Mais grave ainda é constatarmos que Veja, tal como Víctor Farías, omitiu a conclusão de Salvador Allende, que não se mostrava convencido de que o fator raça influía sobre a delinquência no "mundo civilizado".

A tentativa de pintar Allende como um exterminador potencial de gays também cai no ridículo. A afirmativa de que a homossexualidade é vista na tese como doença procede, mas estamos diante de um senso comum dos anos 1930. O fato em si em nada auxilia os conservadores, que ao menos para consumo externo continuam proclamando, até os dias atuais, que a personalidade homossexual constitui uma patologia. Além disto, o parágrafo anterior, só para variar omitido, demonstra que os homossexuais que Allende pretendia "curar" seriam pessoas levadas à prática homossexual por distúrbios endócrinos. Mesmo que saibamos há muito que ninguém é gay por falta de testosterona, não existe no texto qualquer manifestação de intolerância.

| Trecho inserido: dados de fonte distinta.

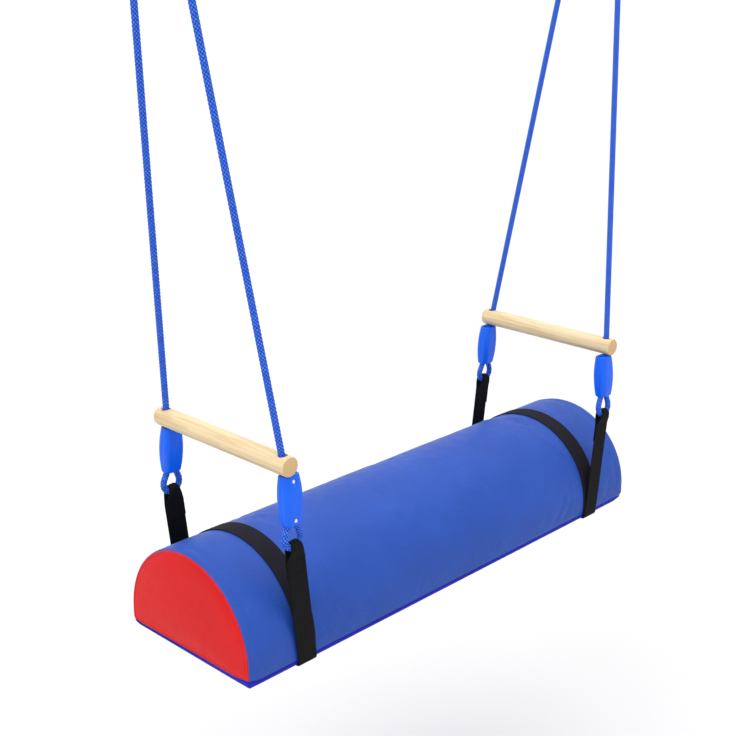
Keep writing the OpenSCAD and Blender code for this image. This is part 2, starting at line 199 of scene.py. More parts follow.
def lathe(profile, sides=48, axis="Z"):
    """A closed turned shape from points (radius, height), the first and last on the axis or not."""
    rings = []
    for r, h in profile:
        ring = []
        for k in range(sides):
            a = 2 * pi * k / sides
            p = (r * cos(a), r * sin(a), h)
            ring.append({"Z": p, "Y": (p[0], h, -p[1]), "X": (h, p[0], p[1])}[axis])
        rings.append(ring)
    return rings


def finish_piece(obj, body, material, replaced=(), sharp=35):
    tidy(obj, sharp)
    obj.data.materials.clear()
    obj.data.materials.append(material)
    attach(obj, body)
    if replaced:
        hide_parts(*replaced)
    return obj


def cut(obj, cutters):
    """Cuts the cutters out of obj and removes them."""
    for c in cutters:
        m = obj.modifiers.new("cut", "BOOLEAN")
        m.operation, m.solver, m.object = "DIFFERENCE", "EXACT", c
    bpy.context.view_layer.update()
    graph = bpy.context.evaluated_depsgraph_get()
    mesh = bpy.data.meshes.new_from_object(obj.evaluated_get(graph))
    obj.modifiers.clear()
    obj.data = mesh
    for c in cutters:
        bpy.data.objects.remove(c)
    return obj


def point_values(obj, name, values):
    a = obj.data.attributes.new(name, "FLOAT_VECTOR", "POINT")
    a.data.foreach_set("vector", np.asarray(values, np.float32).ravel())


def smooth_step(x):
    x = min(1, max(0, x))
    return x * x * (3 - 2 * x)


# ---------- materials ----------

class Nodes:
    """A short way to wire one material's nodes."""

    def __init__(self, name):
        self.material = bpy.data.materials.new(name)
        self.material.use_nodes = True
        self.tree = self.material.node_tree
        self.shader = self.tree.nodes["Principled BSDF"]

    def add(self, kind, **values):
        node = self.tree.nodes.new("ShaderNode" + kind)
        for key, value in values.items():
            if hasattr(node, key):
                setattr(node, key, value)
            else:
                self.put(node.inputs[key.replace("_", " ")], value)
        return node

    def put(self, socket, value):
        if isinstance(value, bpy.types.NodeSocket):
            self.tree.links.new(value, socket)
        else:
            socket.default_value = value

    def set(self, **values):
        for key, value in values.items():
            self.put(self.shader.inputs[key.replace("_", " ")], value)

    def math(self, operation, a, b=0.0, clamp=False):
        node = self.tree.nodes.new("ShaderNodeMath")
        node.operation, node.use_clamp = operation, clamp
        self.put(node.inputs[0], a)
        self.put(node.inputs[1], b)
        return node.outputs[0]

    def mix(self, fac, a, b, blend="MIX"):
        node = self.tree.nodes.new("ShaderNodeMix")
        node.data_type, node.blend_type = "RGBA", blend
        self.put(node.inputs["Factor"], fac)
        self.put(node.inputs[6], a)
        self.put(node.inputs[7], b)
        return node.outputs[2]

    def coords(self, scale=(1, 1, 1), source="Object"):
        node = self.tree.nodes.new("ShaderNodeMapping")
        node.inputs["Scale"].default_value = scale
        self.put(node.inputs[0], self.tree.nodes.new("ShaderNodeTexCoord").outputs[source])
        return node.outputs[0]

    def attribute(self, name, scale=None):
        node = self.tree.nodes.new("ShaderNodeAttribute")
        node.attribute_name = name
        if scale is None:
            return node.outputs["Vector"]
        m = self.tree.nodes.new("ShaderNodeMapping")
        m.inputs["Scale"].default_value = scale
        self.put(m.inputs[0], node.outputs["Vector"])
        return m.outputs[0]

    def noise(self, vector, scale, detail=2.0, rough=0.5):
        node = self.add("TexNoise", Scale=scale, Detail=detail, Roughness=rough)
        self.put(node.inputs["Vector"], vector)
        return node.outputs["Fac"]

    def voronoi(self, vector, scale, feature="SMOOTH_F1"):
        node = self.add("TexVoronoi", feature=feature)
        node.inputs["Scale"].default_value = scale
        self.put(node.inputs["Vector"], vector)
        return node.outputs["Distance"]

    def wave(self, vector, scale, distortion=0.0, direction="X", detail=0.0, profile="SIN"):
        node = self.add("TexWave", Scale=scale, Distortion=distortion, Detail=detail)
        node.bands_direction, node.wave_profile = direction, profile
        self.put(node.inputs["Vector"], vector)
        return node.outputs["Fac"]

    def span(self, value, low, high, new_low=0.0, new_high=1.0):
        node = self.add("MapRange")
        for i, v in enumerate((value, low, high, new_low, new_high)):
            self.put(node.inputs[i], v)
        return node.outputs["Result"]

    def bump(self, height, strength=0.3, distance=0.0005, below=None):
        node = self.add("Bump", Strength=strength, Distance=distance)
        self.put(node.inputs["Height"], height)
        if below is not None:
            self.put(node.inputs["Normal"], below)
        return node.outputs["Normal"]


def rgb(hexa, gain=1.0):
    """A colour as it looks on a screen, as Blender's linear one."""
    v = [int(hexa[i:i + 2], 16) / 255 for i in (0, 2, 4)]
    lin = [c / 12.92 if c <= 0.04045 else ((c + 0.055) / 1.055) ** 2.4 for c in v]
    return (*(min(1, c * gain) for c in lin), 1)


def vinyl(name, color, dark, light, rough=0.46):
    """Coated fabric: a fine leather grain, soft mottling, and rubbed places along the seams."""
    n = Nodes(name)
    at = n.coords()
    cloud = n.noise(at, 9, 3)
    fine = n.noise(at, 420, 2)
    base = n.mix(n.span(cloud, 0.3, 0.7), rgb(dark), rgb(color))
    base = n.mix(n.span(fine, 0.35, 0.75, 0.0, 0.25), base, rgb(light))
    rub = n.math("MULTIPLY", n.span(n.noise(at, 34, 4, 0.62), 0.56, 0.72), 0.3)
    edge = n.add("NewGeometry").outputs["Pointiness"]
    worn = n.math("MULTIPLY", n.span(edge, 0.52, 0.6), rub, True)
    base = n.mix(worn, base, rgb(light))
    cells = n.voronoi(at, 780)
    pores = n.noise(at, 1500, 2)
    grain = n.math("ADD", n.math("MULTIPLY", cells, 0.8), n.math("MULTIPLY", pores, 0.35))
    n.set(Base_Color=base, Normal=n.bump(grain, 0.32, 0.0004))
    n.set(Roughness=n.span(n.noise(at, 60, 3), 0.25, 0.75, rough - 0.06, rough + 0.08))
    n.shader.inputs["Specular IOR Level"].default_value = 0.18
    return n.material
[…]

Pelo contrário: Allende expôs em seguida citações de dois autores, Asúa e Marañón, que recriminam as possíveis punições ao homossexualismo, tido como um problema orgânico e não como falha de caráter. Dificilmente o faria se desejasse confinar os "doentes" em campos de concentração ou unidades de reeducação.
O publicista de direita, partindo de uma rejeição visceral à igualdade, se vê obrigado a procurar episódios discriminatórios na trajetória de pessoas de esquerda ou contradições no igualitarismo destas, para se encaixar no papel do verdadeiro humanista. O resultado, em regra, é o que vimos acima.